**THE REQUEST:** From the listing below, copy only the lines running from the line that contains "for node in" to the line that contains "low, high = Vector((1e9,)", both included.

**DATA BLOCK:**
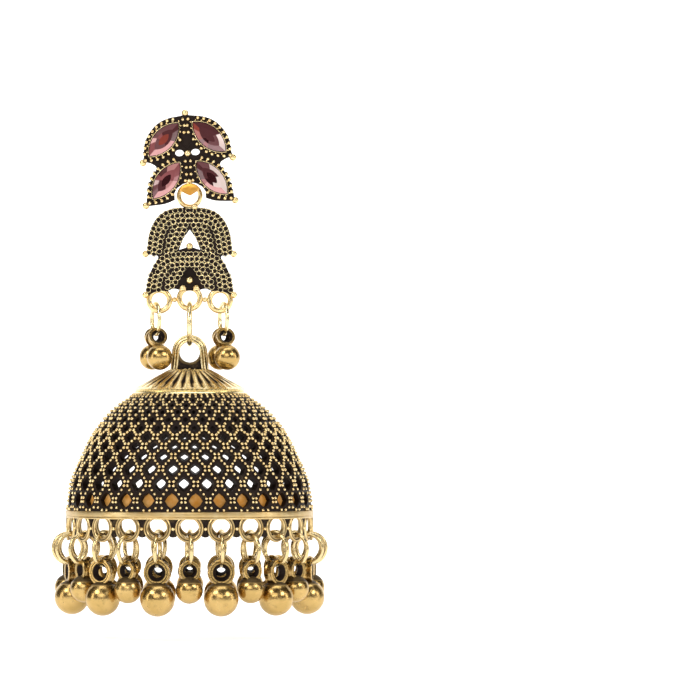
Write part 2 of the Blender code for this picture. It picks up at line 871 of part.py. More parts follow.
def make_bell_sheet(crown_top):
    """The bell's outer face as one sheet, from the middle of its crown to the foot of its rim."""
    shape = bmesh.new()
    shoulder, _, rim_foot = bell_levels(crown_top)
    high, low, phase, high_share = pierced_band(shape, shoulder)
    apex = ring_of(shape, CELLS, phase, CROWN_RADIUS, crown_top)
    fluted_radius = BELL_SHOULDER_RADIUS - CROWN_BAND
    fluted_z = shoulder + CROWN_BAND * CROWN_HEIGHT / (BELL_SHOULDER_RADIUS - CROWN_RADIUS)
    fluted = ring_of(shape, 2 * CELLS, phase, fluted_radius, fluted_z, FLUTE_DEPTH)
    plain = [(BELL_SHOULDER_RADIUS, shoulder)]
    for _, share in BELL_PROFILE[1:]:
        if share < high_share:
            plain.append((bell_radius(share), shoulder - share * BELL_HEIGHT))
    rings = [ring_of(shape, CELLS, phase, radius, z) for radius, z in plain]
    shape.faces.new(apex)
    widen(shape, apex, fluted)
    widen(shape, rings[0], fluted)
    for upper, lower in zip(rings, rings[1:]):
        bridge(shape, upper, lower)
    widen(shape, rings[-1], high)
    rim_lower = ring_of(shape, CELLS, CELL_PHASE, RIM_RADIUS, rim_foot)
    widen(shape, rim_lower, low)
    return shape


def bail_parts(bail_centre, crown_top):
    """The bail: a ring with a crowned edge, its two legs and the flared hole through it."""
    outer = BAIL_HOLE + BAIL_WALL
    centre = Vector((0, 0, bail_centre))
    ring = bmesh.new()
    outline = []
    for i in range(BAIL_SIDES + 1):
        angle = math.pi * i / BAIL_SIDES
        outline.append((outer * math.cos(angle), bail_centre + outer * math.sin(angle)))
    outline.append((-outer, crown_top - SADDLE_DEPTH))
    outline.append((outer, crown_top - SADDLE_DEPTH))
    add_plate(ring, outline, -BAIL_DEPTH / 2, BAIL_DEPTH / 2)
    hole = bmesh.new()
    wide = BAIL_HOLE + BAIL_FLARE
    wider = wide + BAIL_FLARE
    stations = ((-3, wider), (-2, wide), (-1, BAIL_HOLE), (1, BAIL_HOLE), (2, wide), (3, wider))
    add_flared_rod(hole, centre, Vector((0, BAIL_DEPTH / 4, 0)), stations, 14)
    return ring, hole


def rim_loops(rim_foot):
    """The ring of loops under the rim."""
    loops = bmesh.new()
    centre_z = rim_foot - RIM_LOOP_DROP
    for i in range(DROPS):
        angle = DROP_PHASE + math.tau * i / DROPS
        turn = Matrix.Rotation(angle, 4, "Z")
        centre = turn @ Vector((0, -RIM_LOOP_LINE, centre_z))
        add_ring(
            loops, RIM_LOOP_RADIUS, RIM_LOOP_WIRE, DROP_SIDES, DROP_WIRE_SIDES, centre, turn
        )
    return loops, centre_z


def make_bell(frame, bail_centre):
    """The bell in one casting: bail, fluted crown, pierced wall, rim and rim loops."""
    crown_top = bail_centre - BAIL_LEG
    sheet = mesh_from(make_bell_sheet(crown_top), "dome")
    dome = place("dome", sheet, cast_gold("bell gold"), frame)
    wall = dome.modifiers.new("wall", "SOLIDIFY")
    wall.thickness = BELL_WALL
    wall.offset = -1
    wall.use_even_offset = True
    ring, hole = bail_parts(bail_centre, crown_top)
    bail = helper(ring, "bell_bail", frame)
    edge = bail.modifiers.new("crowned edge", "BEVEL")
    edge.width = BAIL_CROWNING
    edge.segments = 1
    edge.limit_method = "ANGLE"
    edge.angle_limit = math.radians(60)
    _, _, rim_foot = bell_levels(crown_top)
    loops, loop_z = rim_loops(rim_foot)
    cut(bail, helper(hole, "bell_bail_hole", frame))
    join(
        dome,
        bail,
        helper(loops, "bell_loops", frame),
    )
    return loop_z


def drop_model(size):
    """A jump ring and its bead in one body. The origin is the ring's centre."""
    sizes = DROP_SIZES[size]
    bead = bead_with_loop(
        f"drop_{size}",
        sizes["bead"],
        sizes["hole"],
        sizes["wall"],
        sizes["length"],
        sizes["drop"],
        DROP_SIDES,
    )
    ring = bmesh.new()
    hole_centre = -DROP_RING_RADIUS + DROP_RING_WIRE - JOIN - sizes["hole"]
    turn = Matrix.Rotation(math.pi / 2, 4, "Z")
    add_ring(
        ring,
        DROP_RING_RADIUS,
        DROP_RING_WIRE,
        DROP_SIDES,
        DROP_WIRE_SIDES,
        (0, 0, -hole_centre),
        turn,
    )
    join(bead, helper(ring, f"drop_{size}_ring"))
    mesh = settled_mesh(bead, f"drop_{size}")
    mesh.transform(Matrix.Translation((0, 0, hole_centre)))
    return mesh


def make_fringe(frame, loop_z):
    """Small and large drops in turn, one in each rim loop, the first at the front."""
    meshes = [drop_model("small"), drop_model("large")]
    finish = polished_gold("fringe gold")
    loop_floor = loop_z - RIM_LOOP_RADIUS + RIM_LOOP_WIRE
    ring_z = loop_floor + LINK_GAP + DROP_RING_WIRE - DROP_RING_RADIUS
    for i in range(DROPS):
        angle = DROP_PHASE + math.tau * i / DROPS
        spot = Matrix.Rotation(angle, 4, "Z") @ Vector((0, -RIM_LOOP_LINE, ring_z))
        place(f"drop_{i + 1:02d}", meshes[i % 2], finish, frame, spot, angle)


def empty(name, parent, location):
    made = bpy.data.objects.new(name, None)
    bpy.context.scene.collection.objects.link(made)
    made.parent = parent
    made.location = location
    return made


def main():
    clear_scene()
    stud_frame = empty("stud_frame", None, (0, 0, 0))
    stud_frame.rotation_euler = (0, -STUD_TURN, 0)
    hook = make_stud(stud_frame)
    make_stones(stud_frame)
    make_post(stud_frame)

    plaque_frame = empty("plaque_hinge", None, hook)
    rings = make_plaque(plaque_frame)
    make_side_clusters(plaque_frame, rings)

    # The link's hinge is the middle ring's wire, and the bell's is the link's lowest wire
    ring_wire = rings["centre"].z - LOOP_RING_RADIUS
    link_frame = empty("link_hinge", None, hook + Vector((0, 0, ring_wire)))
    ring = rings["centre"] - Vector((0, 0, ring_wire))
    bottom = make_centre_link(link_frame, ring, -BAIL_HANG - ring_wire)
    bell_frame = empty("bell_hinge", None, hook + Vector((0, 0, ring_wire + bottom)))
    bail_centre = CENTRE_LINK_WIRE + LINK_GAP - BAIL_HOLE
    loop_z = make_bell(bell_frame, bail_centre)
    make_fringe(bell_frame, loop_z)


main()
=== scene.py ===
"""The finish of a jhumka earring: stones, milgrain, pierced bell, ball fringe and a plain studio.

Metres, +Z up, the front faces -Y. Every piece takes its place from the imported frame.
"""

import json
import math

import bpy
import numpy as np
from bpy.props import FloatProperty, FloatVectorProperty, IntProperty, PointerProperty
from mathutils import Matrix, Vector
from mathutils.geometry import delaunay_2d_cdt


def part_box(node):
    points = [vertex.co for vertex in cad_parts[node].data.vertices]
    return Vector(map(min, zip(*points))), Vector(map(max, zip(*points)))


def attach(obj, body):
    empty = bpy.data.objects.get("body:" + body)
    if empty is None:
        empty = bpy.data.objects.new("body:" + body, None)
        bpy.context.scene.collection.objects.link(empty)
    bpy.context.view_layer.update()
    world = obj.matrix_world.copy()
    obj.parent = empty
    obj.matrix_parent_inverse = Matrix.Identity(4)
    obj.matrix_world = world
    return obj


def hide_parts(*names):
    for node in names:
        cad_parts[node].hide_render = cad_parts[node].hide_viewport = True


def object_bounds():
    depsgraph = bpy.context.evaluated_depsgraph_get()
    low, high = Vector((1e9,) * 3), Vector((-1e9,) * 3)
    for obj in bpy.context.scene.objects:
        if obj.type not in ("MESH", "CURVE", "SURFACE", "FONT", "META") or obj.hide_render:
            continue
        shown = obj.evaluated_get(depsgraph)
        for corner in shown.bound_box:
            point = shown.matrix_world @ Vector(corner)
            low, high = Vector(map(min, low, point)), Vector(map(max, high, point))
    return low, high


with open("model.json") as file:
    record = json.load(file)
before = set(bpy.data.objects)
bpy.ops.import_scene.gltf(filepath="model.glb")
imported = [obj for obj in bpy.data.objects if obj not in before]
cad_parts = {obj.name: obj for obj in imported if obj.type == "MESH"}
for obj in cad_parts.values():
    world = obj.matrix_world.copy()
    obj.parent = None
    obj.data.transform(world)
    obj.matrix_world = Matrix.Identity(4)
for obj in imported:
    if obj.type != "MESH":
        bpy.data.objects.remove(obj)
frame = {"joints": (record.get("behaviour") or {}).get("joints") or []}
CAD_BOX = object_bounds()
PINS = {joint["name"]: Vector(joint["pos_m"]) for joint in frame["joints"]}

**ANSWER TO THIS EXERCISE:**
    for node in names:
        cad_parts[node].hide_render = cad_parts[node].hide_viewport = True


def object_bounds():
    depsgraph = bpy.context.evaluated_depsgraph_get()
    low, high = Vector((1e9,) * 3), Vector((-1e9,) * 3)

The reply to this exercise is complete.